I've never had specific long term goals. I finished college, and I'm just
about done raising a kid who has excellent potential. Those are short term
goals that sort of assert themselves.

I don't know what I want to be when I'm old, other than to be. I'm probably
already older than the life spans of most of humanity in recorded history. I
want to remain curious about the world, contribute according to my interests
and abilities, and die in modest comfort.

------
MalcolmDiggs
When I was younger I wanted to do something _huge_ and earth-shattering with
my life. Something noteworthy, that the history books would remember.

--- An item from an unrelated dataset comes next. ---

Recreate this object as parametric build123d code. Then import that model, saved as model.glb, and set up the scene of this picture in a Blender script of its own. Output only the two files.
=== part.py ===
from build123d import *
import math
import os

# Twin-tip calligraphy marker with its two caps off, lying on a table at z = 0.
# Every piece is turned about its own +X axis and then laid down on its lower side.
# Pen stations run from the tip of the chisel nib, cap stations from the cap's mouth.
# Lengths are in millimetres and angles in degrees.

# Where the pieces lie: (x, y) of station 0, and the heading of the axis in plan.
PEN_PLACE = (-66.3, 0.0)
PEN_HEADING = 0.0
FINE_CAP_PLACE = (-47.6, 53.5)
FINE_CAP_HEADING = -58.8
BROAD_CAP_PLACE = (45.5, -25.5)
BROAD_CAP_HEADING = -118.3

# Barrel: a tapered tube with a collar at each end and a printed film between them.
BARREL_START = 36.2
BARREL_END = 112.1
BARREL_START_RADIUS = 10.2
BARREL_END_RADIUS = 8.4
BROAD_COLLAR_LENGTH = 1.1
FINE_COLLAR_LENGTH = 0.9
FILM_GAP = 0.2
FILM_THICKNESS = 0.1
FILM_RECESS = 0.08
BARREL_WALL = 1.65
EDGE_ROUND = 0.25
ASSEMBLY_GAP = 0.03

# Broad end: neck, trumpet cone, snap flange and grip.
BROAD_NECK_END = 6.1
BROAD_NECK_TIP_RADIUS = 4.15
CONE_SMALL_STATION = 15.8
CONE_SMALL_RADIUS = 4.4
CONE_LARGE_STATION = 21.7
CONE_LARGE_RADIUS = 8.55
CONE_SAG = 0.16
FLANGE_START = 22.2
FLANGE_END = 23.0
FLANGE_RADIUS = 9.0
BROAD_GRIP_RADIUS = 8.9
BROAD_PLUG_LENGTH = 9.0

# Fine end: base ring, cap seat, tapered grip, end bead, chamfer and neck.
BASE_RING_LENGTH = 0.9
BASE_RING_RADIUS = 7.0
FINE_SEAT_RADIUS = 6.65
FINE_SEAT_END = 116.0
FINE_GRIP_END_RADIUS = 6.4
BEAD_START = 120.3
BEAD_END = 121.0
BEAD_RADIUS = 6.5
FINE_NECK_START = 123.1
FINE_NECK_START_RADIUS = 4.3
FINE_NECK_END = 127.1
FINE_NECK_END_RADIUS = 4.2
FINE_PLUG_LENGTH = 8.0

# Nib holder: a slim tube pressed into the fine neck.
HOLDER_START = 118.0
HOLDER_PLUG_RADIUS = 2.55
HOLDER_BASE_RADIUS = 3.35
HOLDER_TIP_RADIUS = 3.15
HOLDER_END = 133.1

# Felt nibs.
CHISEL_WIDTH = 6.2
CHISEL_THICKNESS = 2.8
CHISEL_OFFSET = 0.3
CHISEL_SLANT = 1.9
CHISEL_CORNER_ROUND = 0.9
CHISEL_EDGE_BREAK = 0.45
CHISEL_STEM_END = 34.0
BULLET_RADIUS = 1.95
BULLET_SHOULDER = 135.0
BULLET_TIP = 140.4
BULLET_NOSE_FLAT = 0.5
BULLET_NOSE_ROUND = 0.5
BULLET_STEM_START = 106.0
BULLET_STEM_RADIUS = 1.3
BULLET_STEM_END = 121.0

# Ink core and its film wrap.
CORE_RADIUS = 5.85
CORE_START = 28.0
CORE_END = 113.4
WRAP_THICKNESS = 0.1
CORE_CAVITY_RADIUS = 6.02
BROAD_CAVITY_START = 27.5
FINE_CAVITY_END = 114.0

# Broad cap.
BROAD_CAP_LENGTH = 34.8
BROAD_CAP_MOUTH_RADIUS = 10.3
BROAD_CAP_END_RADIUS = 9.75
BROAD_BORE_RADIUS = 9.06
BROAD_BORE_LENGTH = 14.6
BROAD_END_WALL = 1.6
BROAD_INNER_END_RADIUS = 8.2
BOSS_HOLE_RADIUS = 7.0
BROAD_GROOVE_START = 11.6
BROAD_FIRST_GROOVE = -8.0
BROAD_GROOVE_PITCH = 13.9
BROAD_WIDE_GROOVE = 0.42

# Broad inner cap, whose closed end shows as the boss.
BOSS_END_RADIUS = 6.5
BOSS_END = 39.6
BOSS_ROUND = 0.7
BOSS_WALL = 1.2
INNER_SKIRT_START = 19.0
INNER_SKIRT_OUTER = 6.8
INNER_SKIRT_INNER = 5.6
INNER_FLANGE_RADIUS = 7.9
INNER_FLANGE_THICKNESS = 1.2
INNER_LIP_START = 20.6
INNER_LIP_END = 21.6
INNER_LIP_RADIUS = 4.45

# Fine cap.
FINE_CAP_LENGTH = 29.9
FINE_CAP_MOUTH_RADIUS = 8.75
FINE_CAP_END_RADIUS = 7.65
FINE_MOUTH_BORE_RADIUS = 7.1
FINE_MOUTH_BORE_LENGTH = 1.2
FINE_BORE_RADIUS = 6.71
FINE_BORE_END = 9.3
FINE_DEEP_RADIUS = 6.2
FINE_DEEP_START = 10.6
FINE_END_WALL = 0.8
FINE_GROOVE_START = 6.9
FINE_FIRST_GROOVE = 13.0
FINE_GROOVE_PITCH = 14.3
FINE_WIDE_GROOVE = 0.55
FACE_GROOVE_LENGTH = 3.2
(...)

Now I just want to live a good life; to do _something_ that ensures that the
world is a little bit better for me having existed. That's all I really hope
for. Learning how to accomplish that is a journey, and that journey is what I
expect life to be; or at least that's the form I hope mine will take.

------
Taylor_OD
After graduating college and beginning to work in the real world my
expectations have changed drastically.

I feel a lot more like a cog then an individual. Even if I excell at work I'm
just a well oiled cog.

------
moridin007
no regrets. you young 'un.

also eat much cake as you can in the early years.